OPEC / non-OPEC Share Oil Demand Growth Historic and  2015-25 est

In this scenario, OPEC growth is permanently negative – a long-term production cut – because OPEC will need to cede supply growth to non-OPEC volumes in an attempt to maintain prices (more precisely, revenue per capita).

In fact, irrespective of oil price movements, OPEC is likely to have to concede market share, as non-OPEC’s investment volumes continue to absorb declining market growth.

OPEC’s Final Choice

Mabro’s lessons from 1998 indicate that OPEC cannot pursue a market share strategy, and that they are doomed to perform production cuts when required.

He also noted that once front-runners, in this case non-OPEC, establish a lead in investment, they can consolidate market share before prices collapse.

If OPEC view the latest demand downturn as only cyclical, they will retreat to a smaller global share via production cuts – a position they may never be able to reverse. Their cuts may become permanent.

If, however, they view the downturn as structural, they now have to consider what they want to be in the future oil market: minority price-takers, or market leaders via a major shift toward share dominance.

The market share approach is extremely high risk, and would involve unseating the investment juggernaut that is non-OPEC. It is a strategy still open to them as we noted in this post, but the effort and costs involved look increasingly challenging.

Far more likely, with the Aramco IPO ahead, and a belief in a demand upturn, OPEC will choose to look at the near-term and extend and deepen production cuts.

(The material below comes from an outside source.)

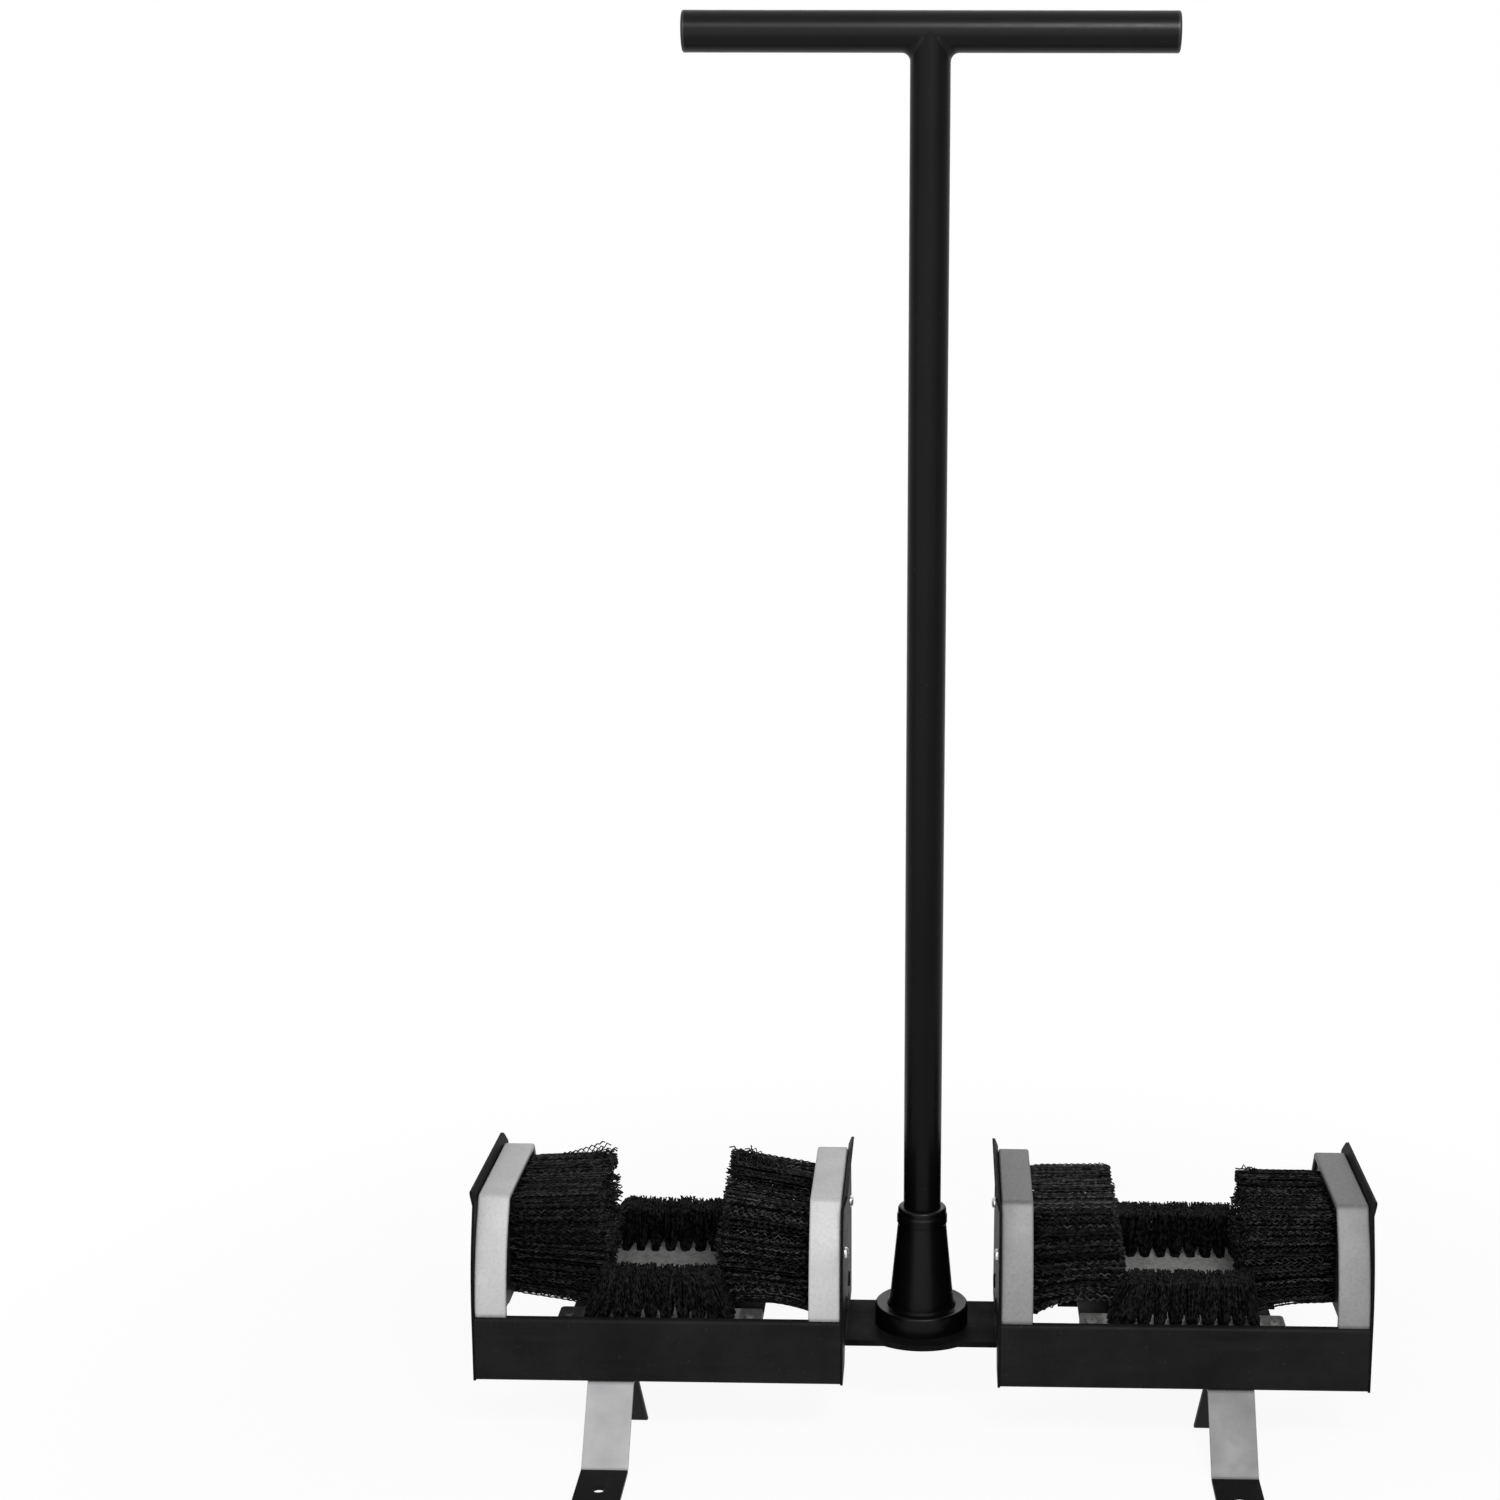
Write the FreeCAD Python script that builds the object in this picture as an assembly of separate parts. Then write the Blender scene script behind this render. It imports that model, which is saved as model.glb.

This will however allow non-OPEC to relentlessly expand investment and output, and capture more market share.

The consequences for OPEC are large: a further cut will relegate their position in the market permanently, and force downsizing and diversification. Their asset base then looks increasingly stranded.

For non-OPEC, they inherit dominance of the global market, but one that is in decline.

So future cuts will be unlikely to  happen via the intrigue and drama of Mabro’s 1998 adventures: but rather through the cold calculus of market demand.